How much more destruction of our forests will it take before those who are charged with the proper management of them will change their attitudes toward this precious resource, toward all the different life forms who inhabit it? I oppose clearcutting, I oppose the cutting of ancient trees, I oppose the further cutting of an already over-cut watershed that threatens the survival of fish, eg. I hope that my voice can have an impact on your environmental analysis.

Sincerely,
Lynda L. Blumenthal


A Comment From A Neighbor

March 14, 1996
from: Lynda L. Blumenthal, Myrtle Creek, OR
to: Allen R. Wood, Area Manager SDRA, BLM

Thank you for sending to me the Environmental Assessment (EA) for the proposed timber harvest in the Upper South Myrtle Watershed. I had hoped that my letter of 12/2/95, in which I shared my observations of the vast negative impact this kind of harvesting has had on this area, would have some impact on your proceedings, but I find your EA discouraging. Reading it, I get the sense that the analysis is a mere bureaucratic formality, and that there is a determination to proceed with this harvest no matter what.

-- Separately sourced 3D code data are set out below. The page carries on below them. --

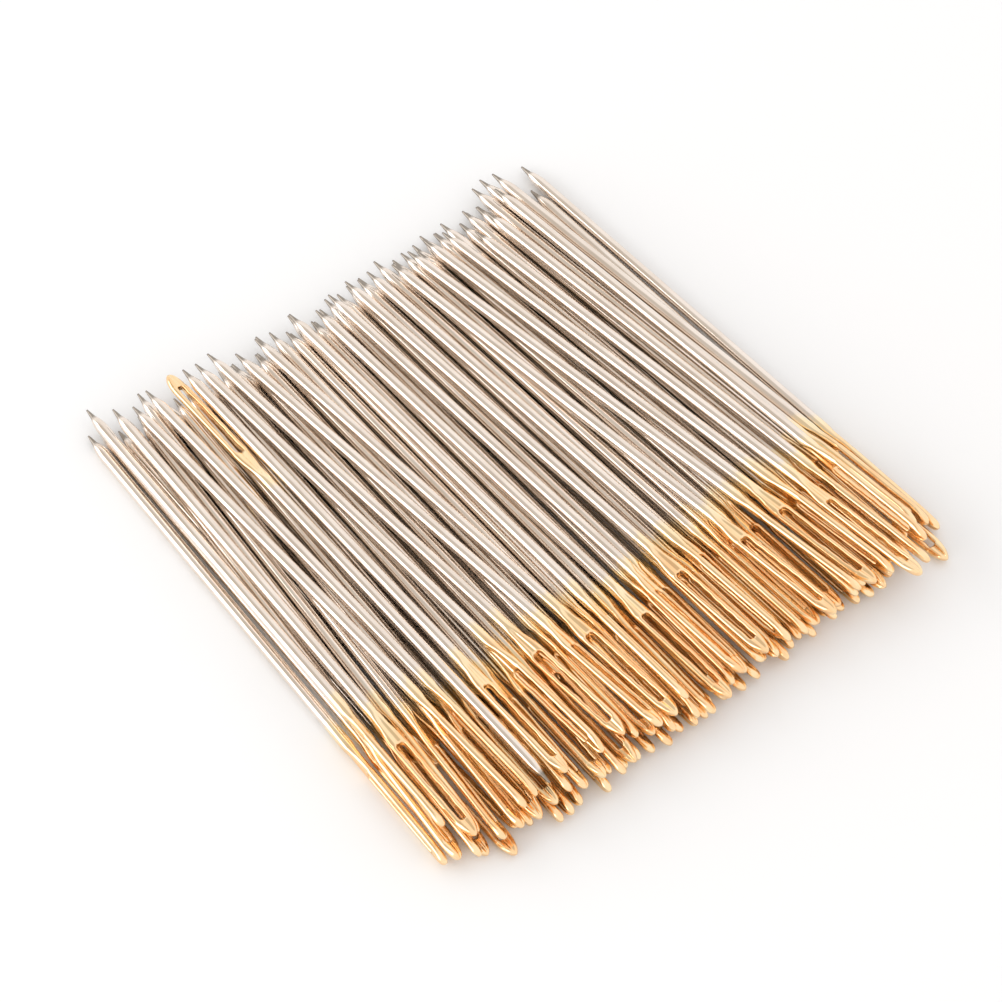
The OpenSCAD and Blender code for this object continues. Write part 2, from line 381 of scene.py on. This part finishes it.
def place_of(cloud):
    """Where a CAD needle lies, in millimetres: its outer eye end and its x, y and z axes."""
    a = cloud[np.argmax(np.linalg.norm(cloud - cloud.mean(0), axis=1))]
    b = cloud[np.argmax(np.linalg.norm(cloud - a, axis=1))]
    along = (b - a) / np.linalg.norm(b - a)
    for _ in range(AIM_ROUNDS):
        t = cloud @ along
        low = cloud[t < t.min() + END_SLICE].mean(0)
        high = cloud[t > t.max() - END_SLICE].mean(0)
        along = (high - low) / np.linalg.norm(high - low)
    t, across = distances(cloud - low, along)
    away = np.linalg.norm(across, axis=1)
    # The eye's end piece is wider than the nib's.
    if away[t > t.max() - END_PIECE].max() > away[t < END_PIECE].max():
        along = -along
        low = high
        t, across = distances(cloud - low, along)
    across = across[t < EYE_L]
    away = np.linalg.norm(across, axis=1)
    edges = across[away > EDGE_SHARE * away.max()]
    width = square_to(np.linalg.svd(edges.T @ edges)[0][:, 0], along)

    # The mean above leans to the face with more corners, so the start goes midway between the faces.
    through = np.cross(along, width)
    heights = ((cloud - low) @ through)[t < END_PIECE]
    nib = low + t.max() * along
    start = low + t.min() * along + (heights.max() + heights.min()) / 2 * through
    along = (nib - start) / np.linalg.norm(nib - start)
    width = square_to(width, along)
    return start, width, np.cross(along, width), along


def waves(draw):
    """An uneven edge: a few waves of one needle's own."""
    sizes = draw.uniform(WAVE_LEAST_SHARE, 1, len(WAVE_RATES)) * WAVE_MOST / 2
    starts = draw.uniform(0, 2 * math.pi, len(WAVE_RATES))
    rates = np.array(WAVE_RATES)
    return lambda u: float((sizes * np.sin(rates * u + starts)).sum())


def set_attribute(mesh, name, kind, values):
    """Give every point of a mesh a number or a vector that its material can read."""
    made = mesh.attributes.new(name, kind, "POINT")
    field = "vector" if kind == "FLOAT_VECTOR" else "value"
    made.data.foreach_set(field, np.asarray(values, np.float32).ravel())


def dress(node, material, draw):
    """The fine needles that stand for one CAD node, as one piece on the node's body."""
    points = []
    faces = []
    own = []
    number = []
    for cloud in islands(frame["nodes"][node].data):
        start, x, y, z = place_of(cloud)
        local, skin = needle_mesh(waves(draw), waves(draw))
        base = sum(len(p) for p in points)
        points.append(start + local @ np.array([x, y, z]))
        faces.extend([tuple(base + i for i in face) for face in skin])
        own.append(local)
        number.append(np.full(len(local), draw.uniform()))
    mesh = bpy.data.meshes.new(node + "_fine")
    mesh.from_pydata((np.concatenate(points) * MM).tolist(), [], faces)
    mesh.polygons.foreach_set("use_smooth", [True] * len(mesh.polygons))
    set_attribute(mesh, "own_place", "FLOAT_VECTOR", np.concatenate(own))
    set_attribute(mesh, "needle", "FLOAT", np.concatenate(number))
    mesh.materials.append(material)
    piece = bpy.data.objects.new(node + "_fine", mesh)
    bpy.context.scene.collection.objects.link(piece)
    body = frame["nodes"][node]["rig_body"]
    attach(piece, body)
    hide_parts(node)


def feed(tree, socket, value):
    """Give a socket a fixed value, or link another node's output to it."""
    if isinstance(value, bpy.types.NodeSocket):
        tree.links.new(value, socket)
    else:
        socket.default_value = value


def node_of(tree, kind, **inputs):
    """A shader node with its named inputs fed."""
    made = tree.nodes.new(kind)
    for name, value in inputs.items():
        feed(tree, made.inputs[name.replace("_", " ")], value)
    return made


def math_node(tree, kind, operation, *values):
    """A scalar or vector maths node with its inputs fed in order."""
    made = tree.nodes.new(kind)
    made.operation = operation
    for socket, value in zip(made.inputs, values):
        feed(tree, socket, value)
    return made


def multiply(tree, a, b):
    return math_node(tree, "ShaderNodeMath", "MULTIPLY", a, b).outputs[0]


def multiply_add(tree, a, b, c):
    return math_node(tree, "ShaderNodeMath", "MULTIPLY_ADD", a, b, c).outputs[0]


def ramp_node(tree, value, low, high, to_low=0.0, to_high=1.0):
    """A smooth change from one value to another while the input goes from low to high."""
    made = node_of(tree, "ShaderNodeMapRange", Value=value)
    made.interpolation_type = "SMOOTHSTEP"
    made.inputs["From Min"].default_value = low
    made.inputs["From Max"].default_value = high
    made.inputs["To Min"].default_value = to_low
    made.inputs["To Max"].default_value = to_high
    return made.outputs["Result"]


def mix_colours(tree, share, a, b):
    """Colour a where the share is 0, and colour b where it is 1."""
    made = tree.nodes.new("ShaderNodeMix")
    made.data_type = "RGBA"
    feed(tree, made.inputs["Factor"], share)
    feed(tree, made.inputs[MIX_A], a)
    feed(tree, made.inputs[MIX_B], b)
    return made.outputs[MIX_RESULT]


def noise(tree, place, seed, stretch, detail=2.0):
    """Noise in a needle's own coordinates, with its own draw for each needle."""
    scaled = math_node(tree, "ShaderNodeVectorMath", "MULTIPLY", place, stretch).outputs[0]
    made = tree.nodes.new("ShaderNodeTexNoise")
    made.noise_dimensions = "4D"
    feed(tree, made.inputs["Vector"], scaled)
    feed(tree, made.inputs["W"], seed)
    feed(tree, made.inputs["Scale"], 1.0)
    feed(tree, made.inputs["Detail"], detail)
    return made.outputs["Fac"]


def attribute(tree, name):
    made = tree.nodes.new("ShaderNodeAttribute")
    made.attribute_name = name
    return made


def plated_steel():
    """Nickel plating with gold plating over the eye end, whose edge is soft and uneven."""
    material = bpy.data.materials.new("plated_steel_fine")
    material.use_nodes = True
    tree = material.node_tree
    shader = tree.nodes["Principled BSDF"]
    shader.inputs["Metallic"].default_value = 1.0
    place = attribute(tree, "own_place").outputs["Vector"]
    needle = attribute(tree, "needle").outputs["Fac"]
    seed = multiply(tree, needle, SEED_SPREAD)
    along = node_of(tree, "ShaderNodeSeparateXYZ", Vector=place).outputs["Z"]

    # Places along the needle are moved by noise and by the needle's own number, so that the gold ends
    # unevenly and at another place on each needle, at PLATING_L on average.
    moved = multiply_add(tree, noise(tree, place, seed, EDGE_STRETCH), -EDGE_WANDER, along)
    moved = multiply_add(tree, needle, -PLATING_SPREAD, moved)
    edge = PLATING_L - EDGE_WANDER / 2 - PLATING_SPREAD / 2
    gilt = ramp_node(tree, moved, edge - EDGE_SOFT, edge + EDGE_SOFT, 1.0, 0.0)

    cloud = noise(tree, place, seed, CLOUD_STRETCH, detail=4.0)
    cloudy = ramp_node(tree, cloud, CLOUDY_FROM, CLOUDY_TO)
    nickel = mix_colours(tree, cloudy, NICKEL, NICKEL_DULL)
    gold = mix_colours(tree, cloudy, GOLD, GOLD_DEEP)
    near_edge = ramp_node(tree, moved, edge - PALE_L, edge)
    gold = mix_colours(tree, near_edge, gold, GOLD_PALE)
    colour = mix_colours(tree, gilt, nickel, gold)
    bare = ramp_node(tree, along, NIB_START - BARE_BEFORE_NIB, NIB_START + BARE_INTO_NIB)
    colour = mix_colours(tree, bare, colour, BARE_STEEL)
    tree.links.new(colour, shader.inputs["Base Color"])

    scratches = noise(tree, place, seed, SCRATCH_STRETCH)
    rough = multiply_add(tree, scratches, SCRATCH_ROUGH, PLATED_ROUGH)
    rough = multiply_add(tree, bare, BARE_ROUGH, rough)
    tree.links.new(rough, shader.inputs["Roughness"])

    streaks = noise(tree, place, seed, STREAK_STRETCH, detail=1.0)
    deep = multiply_add(tree, gilt, GILT_STREAKS, NICKEL_STREAKS)
    bump = node_of(tree, "ShaderNodeBump", Height=multiply(tree, streaks, deep))
    bump.inputs["Strength"].default_value = BUMP_STRENGTH
    bump.inputs["Distance"].default_value = BUMP_DEPTH
    tree.links.new(bump.outputs["Normal"], shader.inputs["Normal"])
    return material


def softbox(name, place, width, height, radiance):
    """A soft lamp that faces the heap, of one radiance all over."""
    light = bpy.data.lights.new(name, "AREA")
    light.shape = "RECTANGLE"
    light.size = width
    light.size_y = height
    light.energy = radiance * math.pi * width * height
    lamp = bpy.data.objects.new(name, light)
    bpy.context.scene.collection.objects.link(lamp)
    lamp.location = place
    lamp.rotation_euler = (-lamp.location).to_track_quat("-Z", "Y").to_euler()


def studio():
    """A white table, a low soft light on the left, and a pale surround that is dimmer at the back left."""
    bpy.ops.mesh.primitive_plane_add(size=TABLE_SIZE, location=(0, 0, -TABLE_BELOW))
    table = bpy.context.object
    table.name = "table"
    white = bpy.data.materials.new("table_white")
    white.use_nodes = True
    shader = white.node_tree.nodes["Principled BSDF"]
    shader.inputs["Base Color"].default_value = TABLE
    shader.inputs["Roughness"].default_value = TABLE_ROUGH
    shader.inputs["Specular IOR Level"].default_value = TABLE_SPECULAR
    table.data.materials.append(white)

    world = bpy.data.worlds.new("studio")
    bpy.context.scene.world = world
    world.use_nodes = True
    tree = world.node_tree
    place = tree.nodes.new("ShaderNodeTexCoord").outputs["Generated"]
    near = math_node(tree, "ShaderNodeVectorMath", "DOT_PRODUCT", place, DIM_TOWARDS).outputs["Value"]
    dim = ramp_node(tree, near, DIM_FROM, DIM_TO)
    colour = mix_colours(tree, dim, SURROUND, SURROUND_DIM)
    tree.links.new(colour, tree.nodes["Background"].inputs["Color"])

    softbox("low_left", LAMP_PLACE, LAMP_W, LAMP_H, LAMP_RADIANCE)


def camera():
    """The camera, as solved from the photo."""
    data = bpy.data.cameras.new("camera")
    data.sensor_width = SENSOR_MM
    data.lens = LENS_MM
    data.clip_start = CLIP_START
    data.clip_end = CLIP_END
    made = bpy.data.objects.new("camera", data)
    bpy.context.scene.collection.objects.link(made)
    a = math.radians(CAMERA_AZIMUTH)
    e = math.radians(CAMERA_ELEVATION)
    back = Vector((math.sin(a) * math.cos(e), -math.cos(a) * math.cos(e), math.sin(e)))
    made.location = TARGET + back * CAMERA_DISTANCE
    made.rotation_euler = back.to_track_quat("Z", "Y").to_euler()
    bpy.context.scene.camera = made


camera()
studio()
bpy.context.scene.view_settings.view_transform = "Standard"
plating = plated_steel()
drawn = np.random.default_rng(SEED)
for name in sorted(frame["nodes"]):
    dress(name, plating, drawn)
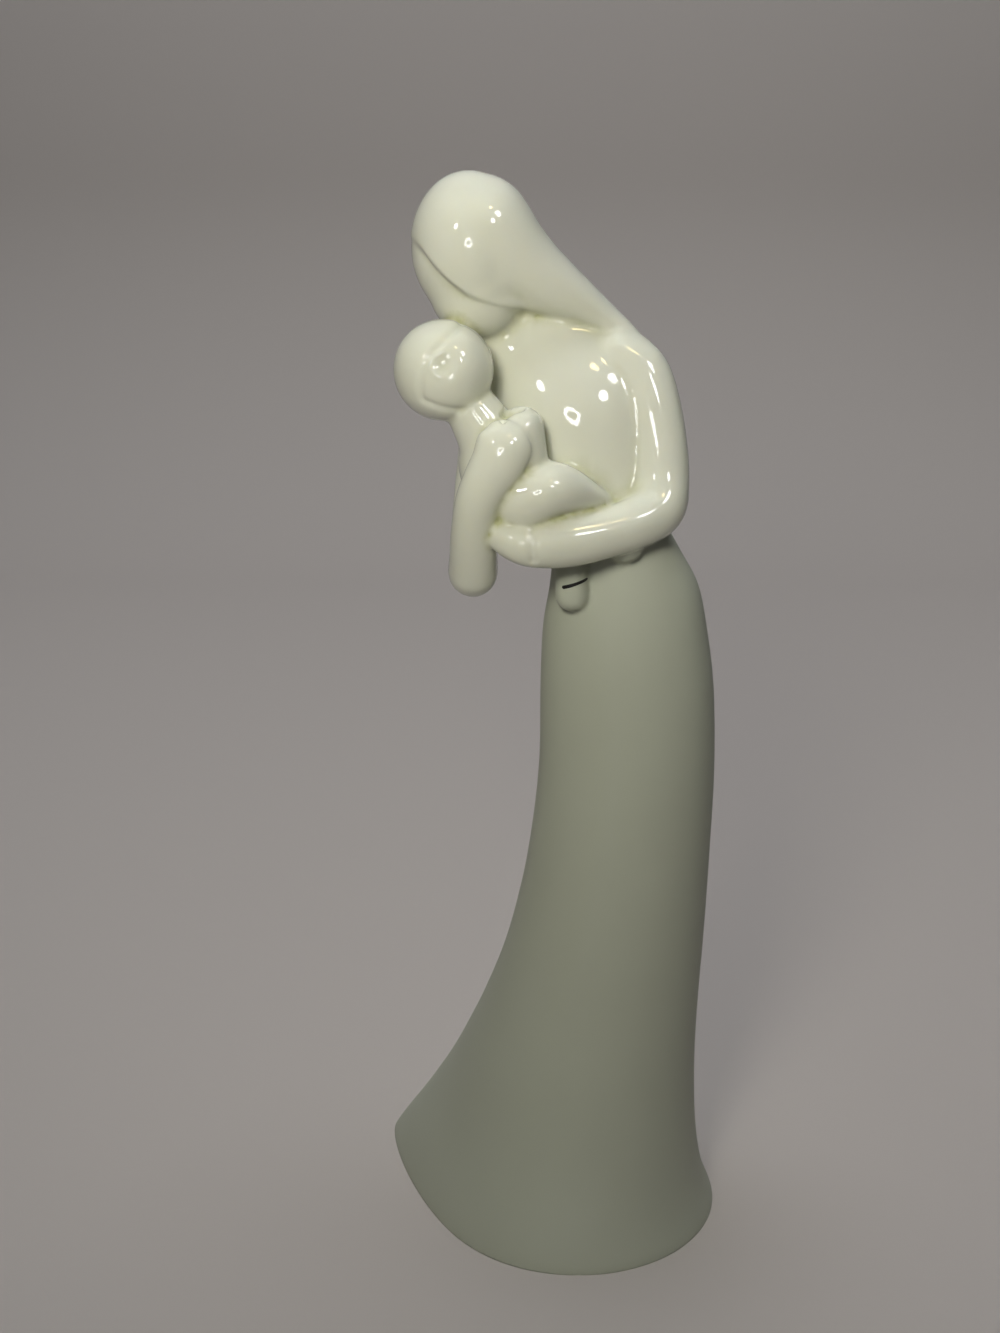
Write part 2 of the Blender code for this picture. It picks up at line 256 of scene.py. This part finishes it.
# rings that are an oval drawn out softly to the train's corner
def skirtShape(count=192, steps=8, nudge=1e-4):
    trains = smoothRows(trainRows, steps)
    turns = np.arange(count) * 2 * math.pi / count
    softness = figure["trainSoftness"]
    rings = []
    for z, middle, halfWidth, halfDepth in smoothRows(skirtRows, steps):
        _, share, roundness = rowAt(trains, z)
        corner = (trainReach[0] * share + middle * (1 - share), trainReach[1] * share)

        def reach(a):
            oval = middle * np.cos(a) + np.hypot(halfWidth * np.cos(a), halfDepth * np.sin(a))
            tip = corner[0] * np.cos(a) + corner[1] * np.sin(a) + roundness
            return np.logaddexp(oval * softness, tip * softness) / softness

        far = reach(turns)
        swing = (reach(turns + nudge) - reach(turns - nudge)) / (2 * nudge)
        x = far * np.cos(turns) - swing * np.sin(turns)
        y = far * np.sin(turns) + swing * np.cos(turns)
        rings.append([Vector((x[i], y[i], z)) for i in range(count)])
    return loftShape(rings)


def torsoShape():
    side, out = Vector((1, 0, 0)), Vector((0, 1, 0))
    rings = []
    for z, x, y, halfWidth, halfDepth in smoothRows(torsoRows):
        rings.append(ring(Vector((x, y, z)), side, out, float(halfWidth), float(halfDepth)))
    return loftShape(rings)


def formShape(name):
    if name == "skirt":
        return skirtShape()
    if name == "torso":
        return torsoShape()
    return limbShape(limbs[name]) if name in limbs else ballShape(*balls[name])


def addForms(target, names):
    for name in names:
        shape = formShape(name)
        piece = bpy.data.meshes.new(name)
        shape.to_mesh(piece)
        shape.free()
        target.from_mesh(piece)
        bpy.data.meshes.remove(piece)


# applies an object's modifiers to its mesh
def keepWorked(obj):
    bpy.context.view_layer.update()
    graph = bpy.context.evaluated_depsgraph_get()
    mesh = bpy.data.meshes.new_from_object(obj.evaluated_get(graph))
    obj.modifiers.clear()
    obj.data = mesh


# adds forms to the figure, makes one skin of it and softens the creases
def fuse(obj, names, softening):
    gathered = bmesh.new()
    gathered.from_mesh(obj.data)
    addForms(gathered, names)
    gathered.to_mesh(obj.data)
    gathered.free()
    skin = obj.modifiers.new("oneSkin", "REMESH")
    skin.mode = "VOXEL"
    skin.voxel_size = figure["voxel"] * unit
    soften = obj.modifiers.new("soften", "SMOOTH")
    soften.factor = 0.5
    soften.iterations = max(1, round(3 * softening / figure["voxel"] ** 2))
    keepWorked(obj)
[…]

Nevertheless, I shall continue to be a voice crying in the wilderness, or rather in the Upper South Myrtle Watershed.

I suppose the key word in your "Finding of No Significant Impact", is significant. Significant to whom, and by whose definition, I wonder. As I stated in my prior letter, I have witnessed and mourned the impact that past harvests have had in BLM holdings adjacent to my property and in outlying areas. The clear-cut land with little survival of the planted seedlings, the roads that remain as ugly scars, the erosion, the disappearance of insects, birds, and other wildlife... all this gives me no reason to trust that the timber harvesting proposed would or could be done without similar negative results.

I urge the Douglas Resource Area of BLM to adopt Alternative 1 - No Action. Let the habitat remain, let nature be in charge of the plants and animals, leave unmolested this small area of mature and old-growth trees. Whatever "need" Alternative 2 is supposed to meet, I submit there is a greater need: the preservation of this precious resource.